U.S. Sanctions Reinforce Global Supply Risks

The newly announced sanctions targeted leading Russian energy firms, including state-backed producers, restricting their access to Western financing and technology. The move aims to reduce Russia’s capacity to export oil and generate foreign revenue. Brent crude futures surged nearly 5% to around $64 per barrel, while U.S. West Texas Intermediate gained over 2% to roughly $60.

This sharp price jump underscores renewed supply fears in an already tight market. Analysts note that the sanctions come at a time when spare production capacity among other major exporters remains limited. With Russian exports playing a critical role in global energy supply, even partial disruptions could have cascading effects across Europe and Asia. Traders are now factoring in a higher geopolitical risk premium into energy pricing models.

Falling Inventories and Firm Demand Amplify Market Tension

The bullish tone in oil was further supported by U.S. inventory data showing a surprise drawdown in crude stockpiles. The decline, coupled with steady consumption levels, suggests that demand remains resilient despite higher prices. Refiners have maintained high utilization rates, reflecting expectations of continued economic expansion and strong transportation fuel needs.

Globally, improving manufacturing activity and stable consumer demand in key economies such as the U.S. and India are reinforcing oil’s upward momentum. At the same time, global supply chains are still adjusting to recent production cuts by OPEC+ members. With winter approaching in the Northern Hemisphere, heating and power generation demand is set to rise, adding to near-term price pressures.

Geopolitical and Investment Implications

For global investors, including those in Israel, the sanctions-driven oil rally presents both risks and opportunities. Rising energy costs could reignite inflationary pressures and influence central bank decisions in the coming months. Higher oil prices may benefit producers and energy equities but weigh on transportation, logistics, and manufacturing sectors that face rising input costs.

From a geopolitical standpoint, the sanctions reinforce Washington’s intent to leverage economic tools in foreign policy. Russia’s potential countermeasures—such as redirecting exports or reducing output—could prolong market volatility. Meanwhile, higher-for-longer prices might incentivize U.S. shale producers to expand output, but such responses typically lag policy shocks by several months.

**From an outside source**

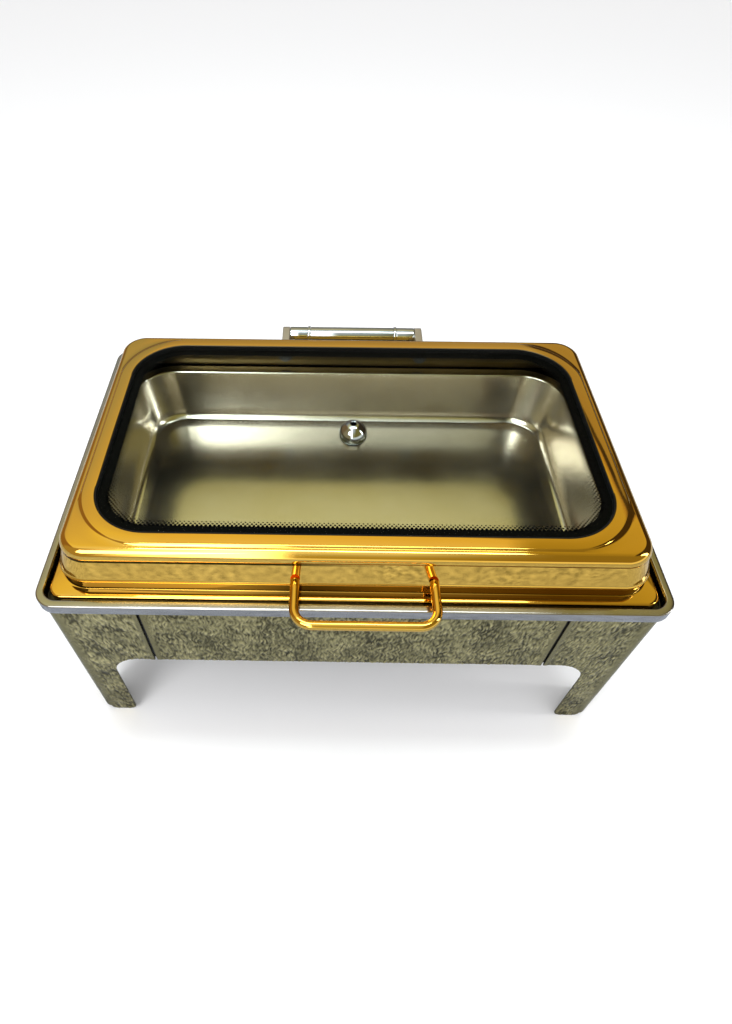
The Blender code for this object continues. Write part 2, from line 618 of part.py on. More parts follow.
def hole_through_wall(shell, body, x, y, z, radius, turn):
    profile = [(0, -12 * MM), (radius, -12 * MM), (radius, 12 * MM), (0, 12 * MM)]
    cut(shell, place(turned("wall_hole_cutter", "steel_plain", profile, steps=16), body, (x, y, z), turn))


def lid_shell(body):
    shell = loft("lid_shell", "gold_mirror", lid_rows(), ring=True)
    shell.data.transform(Matrix.Translation(-body.location))
    place(shell, body, body.location)
    return shell


def glass(body):
    """Clear window, with a hole for the vent knob's stem."""
    pane_half = grown(WINDOW_HALF, -1.4 * MM)
    rows = [
        (pane_half, WINDOW_CORNER - 1.4 * MM, Z_GLASS_BOTTOM),
        (pane_half, WINDOW_CORNER - 1.4 * MM, Z_GLASS_TOP - 0.5 * MM),
        (grown(pane_half, -0.5 * MM), WINDOW_CORNER - 1.9 * MM, Z_GLASS_TOP),
    ]
    pane = loft("glass", "glass", rows)
    pane.data.transform(Matrix.Translation(-body.location))
    place(pane, body, body.location)
    stem_hole = turned("stem_hole_cutter", "steel_plain",
                       [(0, -9 * MM), (5.3 * MM, -9 * MM), (5.3 * MM, 9 * MM), (0, 9 * MM)], steps=20)
    cut(pane, place(stem_hole, body, (0, KNOB_Y, Z_GLASS_TOP)))


def glass_seal(body):
    """Rubber strip under the glass and round its edge."""
    outer = grown(WINDOW_HALF, -GAP)
    corner = WINDOW_CORNER - GAP
    upright = grown(WINDOW_HALF, -1.1 * MM)
    inner = grown(WINDOW_HALF, -REBATE + 0.5 * MM)
    inner_corner = WINDOW_CORNER - REBATE + 0.5 * MM
    bottom = Z_GLASS_BOTTOM - 0.9 * MM + GAP
    pad_top = Z_GLASS_BOTTOM - GAP
    top = Z_GLASS_TOP + 0.3 * MM
    rows = [
        (inner, inner_corner, bottom),
        (outer, corner, bottom),
        (outer, corner, top),
        (upright, WINDOW_CORNER - 1.1 * MM, top),
        (upright, WINDOW_CORNER - 1.1 * MM, pad_top),
        (inner, inner_corner, pad_top),
    ]
    strip = loft("glass_seal", "black_rubber", rows, ring=True)
    strip.data.transform(Matrix.Translation(-body.location))
    place(strip, body, body.location)


def vent_knob(body):
    """Polished dome with a steam hole down its middle; the stem is clamped through the glass."""
    seal_thickness = 1.5 * MM
    base = seal_thickness + 2 * GAP
    vent = 3 * MM
    vent_mouth = 3.6 * MM
    stem = 5 * MM
    stem_length = 13 * MM
    foot = KNOB_RADIUS - 1.5 * MM
    centre = base + KNOB_RADIUS * 0.15
    first = math.degrees(math.asin((base + 0.8 * MM - centre) / KNOB_RADIUS))
    last = math.degrees(math.acos(vent_mouth / KNOB_RADIUS))
    dome = arc((0, centre), KNOB_RADIUS, first, last, 8)
    profile = [(vent, -stem_length), (stem, -stem_length), (stem, base), (foot, base)]
    profile += dome
    profile.append((vent, dome[-1][1] - 1.2 * MM))
    knob = turned("vent_knob", "chrome", profile, closed=True, steps=22)
    place(knob, body, (0, KNOB_Y, Z_GLASS_TOP))
    seal = washer("knob_seal", "black_rubber", 5.4 * MM, KNOB_RADIUS - 0.6 * MM, seal_thickness)
    place(seal, body, (0, KNOB_Y, Z_GLASS_TOP + GAP))
    under = Z_GLASS_BOTTOM
    place(washer("knob_washer", "steel_polished", 5.4 * MM, 9 * MM, 1.5 * MM), body,
          (0, KNOB_Y, under - 1.5 * MM - GAP))
    nut_outline = arc((0, 0), 9 * MM, 0, 300, 5)
    nut = prism("knob_nut", "steel_polished", nut_outline, 4 * MM)
    place(nut, body, (0, KNOB_Y, under - 1.5 * MM - 4 * MM - 2 * GAP))
    bore = turned("nut_bore_cutter", "steel_plain",
                  [(0, -3 * MM), (5.3 * MM, -3 * MM), (5.3 * MM, 9 * MM), (0, 9 * MM)], steps=20)
    cut(nut, place(bore, body, (0, KNOB_Y, under - 1.5 * MM - 4 * MM - 2 * GAP)))


def handle(body, shell):
    """Bent round bar held by a screw and a washer in each end, from inside the lid."""
    radius = HANDLE_BAR / 2
    bend = 16 * MM
    wall = wall_y(HANDLE_RISE)
    start = -wall - radius * math.tan(WALL_LEAN) - GAP
    end = -wall - HANDLE_REACH
    half = HANDLE_SPACING / 2
    path = [(-half, start)]
    path += arc((-half + bend, end + bend), bend, 180, 270, 8)
    path += arc((half - bend, end + bend), bend, 270, 360, 8)
    path.append((half, start))
    curve = bpy.data.curves.new("handle", "CURVE")
    curve.dimensions = "3D"
    spline = curve.splines.new("POLY")
    spline.points.add(len(path) - 1)
    for point, (x, y) in zip(spline.points, path):
        point.co = (x, y, 0, 1)
    curve.bevel_depth = radius
    curve.bevel_resolution = 3
    curve.use_fill_caps = True
    curve.materials.append(material("gold_mirror"))
    bar = bpy.data.objects.new("handle", curve)
    bpy.context.scene.collection.objects.link(bar)
    place(bar, body, (HANDLE_X, 0, Z_HANDLE))
    inner_wall = -wall + PRESSED / math.cos(WALL_LEAN)
    for name, sign in (("left", -1), ("right", 1)):
        x = HANDLE_X + sign * half
        hole_through_wall(shell, body, x, -wall, Z_HANDLE, 2.6 * MM, TOWARDS_FRONT)
        screw_face = inner_wall + 3.4 * MM
        fix = screw("handle_screw_" + name, 4.5 * MM, 2.6 * MM, 2.2 * MM, 1.6 * MM)
        place(fix, body, (x, screw_face, Z_HANDLE), TOWARDS_BACK)
        ring = washer("handle_washer_" + name, "steel_polished", 2.6 * MM, 7 * MM, 1.2 * MM)
        place(ring, body, (x, screw_face - GAP, Z_HANDLE), TOWARDS_FRONT)


def hinge(lid_body, pan_body, shell):
    """Damped hinge: the middle tube is fixed to the water pan, the ends turn with the lid."""
    collar = 3 * MM
    tube_half = 51 * MM
    tube_wall = 2 * MM
    inside = HINGE_RADIUS - tube_wall
    shaft_radius = 4 * MM
    arm_width = 9 * MM

    def sleeve_profile(length, radius):
        return [(inside, -length / 2), (radius, -length / 2), (radius, length / 2), (inside, length / 2)]

    tube = turned("hinge_tube", "chrome", sleeve_profile(2 * tube_half, HINGE_RADIUS), closed=True)
    place(tube, pan_body, (HINGE_X, HINGE_Y, Z_HINGE), ALONG_X)
    sleeve_length = HINGE_HALF - tube_half - collar - 3 * GAP
    for name, sign in (("left", -1), ("right", 1)):
        ring = turned("hinge_collar_" + name, "chrome", sleeve_profile(collar, HINGE_RADIUS + 1 * MM), closed=True)
        place(ring, pan_body, (HINGE_X + sign * (tube_half + GAP + collar / 2), HINGE_Y, Z_HINGE), ALONG_X)
        sleeve = turned("hinge_sleeve_" + name, "chrome", sleeve_profile(sleeve_length, HINGE_RADIUS), closed=True)
        sleeve_x = HINGE_X + sign * (tube_half + 2 * GAP + collar + sleeve_length / 2)
        place(sleeve, lid_body, (sleeve_x, HINGE_Y, Z_HINGE), ALONG_X)
        hinge_arm(name, sign, arm_width, lid_body, shell)
    shaft_half = HINGE_HALF + arm_width - 1 * MM
    shaft = turned("hinge_shaft", "steel_polished", [
        (0, -shaft_half), (shaft_radius, -shaft_half), (shaft_radius, shaft_half), (0, shaft_half)])
    place(shaft, lid_body, (HINGE_X, HINGE_Y, Z_HINGE), ALONG_X)
    hinge_mount(pan_body)


def hinge_arm(name, sign, width, body, shell):
    """Arm from the lid's rear wall to the hinge shaft, with a pad that is screwed to the wall."""
    inner_x = HINGE_X + sign * (HINGE_HALF + GAP)
    centre_x = inner_x + sign * width / 2
    eye = HINGE_RADIUS
    wall = wall_y(HINGE_RISE)
    reach = wall + 1.6 * MM - HINGE_Y
    lower = -9 * MM
    upper = 8 * MM
    slope = math.tan(WALL_LEAN)
    outline = arc((0, 0), eye, -90, 90, 10)
    outline += [(reach - upper * slope, upper), (reach - lower * slope, lower)]
    arm = prism("hinge_arm_" + name, "steel_satin", outline, width)
    arm.data.transform(Matrix(((0, 0, 1, -width / 2), (1, 0, 0, 0), (0, 1, 0, 0), (0, 0, 0, 1))))
    place(arm, body, (centre_x, HINGE_Y, Z_HINGE))
    bore = turned("arm_bore_cutter", "steel_plain",
                  [(0, -9 * MM), (4.3 * MM, -9 * MM), (4.3 * MM, 9 * MM), (0, 9 * MM)], steps=TURN_STEPS)
    cut(arm, place(bore, body, (centre_x, HINGE_Y, Z_HINGE), ALONG_X))
    pocket = turned("arm_screw_cutter", "steel_plain",
                    [(0, -12 * MM), (2.3 * MM, -12 * MM), (2.3 * MM, 12 * MM), (0, 12 * MM)], steps=16)
    screw_z = Z_HINGE - 0.5 * MM
    cut(arm, place(pocket, body, (centre_x, wall, screw_z), TOWARDS_FRONT))
    hole_through_wall(shell, body, centre_x, wall, screw_z, 2.6 * MM, TOWARDS_FRONT)
    face = wall - PRESSED / math.cos(WALL_LEAN) - 3.4 * MM
    fix = screw("hinge_screw_" + name, 4.5 * MM, 2.6 * MM, 2 * MM, 10 * MM)
    place(fix, body, (centre_x, face, screw_z), TOWARDS_FRONT)
    ring = washer("hinge_washer_" + name, "steel_polished", 2.6 * MM, 8 * MM, 1 * MM)
    place(ring, body, (centre_x, face + GAP, screw_z), TOWARDS_BACK)


def hinge_mount(body):
    """Bracket from the back of the rim up to the fixed tube, held by two screws."""
    thickness = 2.5 * MM
    half_length = 40 * MM
    back = RIM_HALF[1] + GAP
    bottom = Z_RIM - 9.5 * MM
    saddle = HINGE_RADIUS + GAP
    outline = [(back, bottom), (back + thickness, bottom), (back + thickness, Z_RIM + 0.5 * MM)]
    outline += arc((HINGE_Y, Z_HINGE), saddle + thickness, 245, 250, 1)
    outline += reversed(arc((HINGE_Y, Z_HINGE), saddle, 190, 250, 6))
    outline.append((back, Z_HINGE - saddle * math.sin(math.radians(10))))
    bracket = prism("hinge_mount", "steel_satin", outline, 2 * half_length)
    bracket.data.transform(Matrix(((0, 0, 1, HINGE_X - half_length), (1, 0, 0, 0), (0, 1, 0, 0), (0, 0, 0, 1))))
    bracket.data.transform(Matrix.Translation(-body.location))
    place(bracket, body, body.location)
    pan = bpy.data.objects["water_pan"]
    for name, sign in (("left", -1), ("right", 1)):
        x = HINGE_X + sign * 28 * MM
        z = Z_RIM - 5.5 * MM
        for target in (bracket, pan):
            hole = turned("mount_hole_cutter", "steel_plain",
                          [(0, -4 * MM), (2.3 * MM, -4 * MM), (2.3 * MM, 4 * MM), (0, 4 * MM)], steps=16)
            cut(target, place(hole, body, (x, RIM_HALF[1], z), TOWARDS_FRONT))
        fix = screw("hinge_mount_screw_" + name, 3.6 * MM, 2.2 * MM, 2 * MM, 5 * MM)
        place(fix, body, (x, back + thickness + GAP, z), TOWARDS_BACK)


# ---------------------------------------------------------------- assembly
def main():
    clear_scene()
    stand_frame()
    legs()
    panels()
    fuel_shelf()
    fuel_holder("fuel_holder_left", "fuel_cover_left", "fuel_pin_left", -1)
    fuel_holder("fuel_holder_right", "fuel_cover_right", "fuel_pin_right", 1)
    pan_body = body_empty("water_pan_body", (0, 0, Z_RIM))
    water_pan(pan_body)
    food_body = body_empty("food_pan_body", (0, 0, Z_RIM))
    food_pan(food_body)
    lid_body = body_empty("lid_body", (HINGE_X, HINGE_Y, Z_HINGE))
    shell = lid_shell(lid_body)
    glass(lid_body)
    glass_seal(lid_body)
    vent_knob(lid_body)
    handle(lid_body, shell)
    hinge(lid_body, pan_body, shell)


main()
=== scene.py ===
"""Looks of the roll top chafer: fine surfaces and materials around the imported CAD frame.

Metres, +Z up, the origin on the table under the middle of the lid.
"""

import math

import bmesh
import bpy
from mathutils import Matrix, Vector, noise

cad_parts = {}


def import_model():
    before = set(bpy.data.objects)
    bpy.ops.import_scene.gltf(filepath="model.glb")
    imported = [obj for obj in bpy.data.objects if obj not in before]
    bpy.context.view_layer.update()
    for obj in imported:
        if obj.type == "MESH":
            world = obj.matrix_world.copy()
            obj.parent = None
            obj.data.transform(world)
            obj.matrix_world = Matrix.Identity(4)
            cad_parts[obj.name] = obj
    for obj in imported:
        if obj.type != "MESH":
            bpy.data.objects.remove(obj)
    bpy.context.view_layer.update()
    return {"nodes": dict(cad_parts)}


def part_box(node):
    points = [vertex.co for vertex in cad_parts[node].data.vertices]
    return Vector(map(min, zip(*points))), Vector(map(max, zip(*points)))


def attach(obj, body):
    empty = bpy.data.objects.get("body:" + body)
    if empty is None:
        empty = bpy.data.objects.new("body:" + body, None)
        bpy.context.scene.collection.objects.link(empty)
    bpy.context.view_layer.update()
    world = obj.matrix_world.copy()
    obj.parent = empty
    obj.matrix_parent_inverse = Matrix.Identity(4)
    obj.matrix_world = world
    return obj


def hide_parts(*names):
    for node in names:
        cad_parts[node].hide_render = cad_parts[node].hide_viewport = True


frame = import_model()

MM = 0.001

# ---------------------------------------------------------------- sizes read from the frame
RIM_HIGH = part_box("water_pan")[1]
LID_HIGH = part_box("lid_shell")[1]
GLASS_LOW, GLASS_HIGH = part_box("glass")
SEAL_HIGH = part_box("glass_seal")[1]
PAN_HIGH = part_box("food_pan")[1]
LEG_LOW, LEG_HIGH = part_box("leg_front_right")
PANEL_LOW, PANEL_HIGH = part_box("front_panel")
SIDE_LOW, SIDE_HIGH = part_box("right_panel")
HANDLE_LOW, HANDLE_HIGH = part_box("handle")
KNOB_LOW, KNOB_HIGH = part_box("vent_knob")

Z_RIM = RIM_HIGH.z
Z_LEDGE = Z_RIM - 10.5 * MM  # carries the food pan and the lid
RIM_HALF = (RIM_HIGH.x, RIM_HIGH.y)
WINDOW_HALF = (SEAL_HIGH.x + 0.3 * MM, SEAL_HIGH.y + 0.3 * MM)
WINDOW_CORNER = 54 * MM
FLANGE_HALF = (LID_HIGH.x, LID_HIGH.y)
Z_LID = LID_HIGH.z
PAN_HALF = (PAN_HIGH.x, PAN_HIGH.y)
STAND_HALF = (LEG_HIGH.x, -LEG_LOW.y)
STAND_TOP = LEG_HIGH.z
PANEL_BOTTOM = PANEL_LOW.z
SHEET = 2 * MM    # stand
PRESSED = 1 * MM  # lid and food pan
CORNER_STEPS = 22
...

Forward Outlook: Balancing Energy Security and Inflation Risks

Looking ahead, markets will monitor how Russia responds to the new restrictions and whether other oil producers can offset any supply shortfall. Demand trends in China and the United States will remain central to price stability, as will global refinery throughput levels. Policymakers face a delicate balance: maintaining energy security while containing inflation.

If sanctions tighten further or Russian production falls materially, oil could sustain its gains well into the fourth quarter. Conversely, any signs of demand slowdown or strategic reserve releases may temper the rally. Either way, the intersection of geopolitics and energy economics will continue to shape global market sentiment in the weeks ahead.